16. Thermal imaging system (2) according to claim 14 or 15, wherein the further arm (15) comprises at least two further arm parts (153, 154) which are connected pivotally.

17. Thermal imaging system (2) according to any one of claims 14 to 16, wherein the further arm (15) comprises at least two further arm parts (153, 154) which are connected pivotally and wherein a second pivot (156) between the further arm parts (153, 154) comprises two axes (X1 , X2) of rotation.

18. Thermal imaging system (2) according to any one of claims 14 to 17, wherein the further arm (15) comprises a plurality of pivots (155, 156, 157).

19. Thermal imaging system (2) according to claim 18, wherein the plurality of pivots (155, 156, 157) is configured so that rotation about the first pivot (155) requires less force than rotation about the second pivot (156).

20. Thermal imaging system (2) according to claim 19, wherein the plurality of pivots (155, 156, 157) is configured so that rotation about the second pivot (155) requires less force than rotation about the third pivot (156).
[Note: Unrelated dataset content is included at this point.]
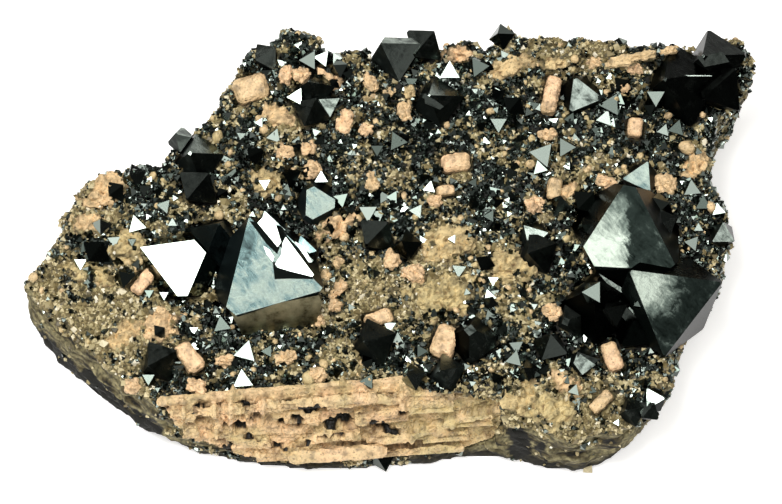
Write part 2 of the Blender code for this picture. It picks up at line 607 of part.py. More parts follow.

21. Thermal imaging system (2) according to any one of claims 12 to 20, wherein the base unit (5), the first component (13) and the second component (14) are substantially balanced in a plane so that a center of gravity of the thermal imaging system (2) is located on an axis of gravity of a wearer.

22. Helmet, in particular a fireman’s helmet, comprising a thermal imaging system (2) according to one of claims 12 to 21.

23. Method of mounting a support (1) for carrying a sensor system like a thermal imaging system (2) on a headpiece (3), for example a helmet, the method comprising: providing a headpiece (3);

providing a support (1) according to any one of claims 1 to 11 ;

fastening the securing unit (4) to the headpiece (3).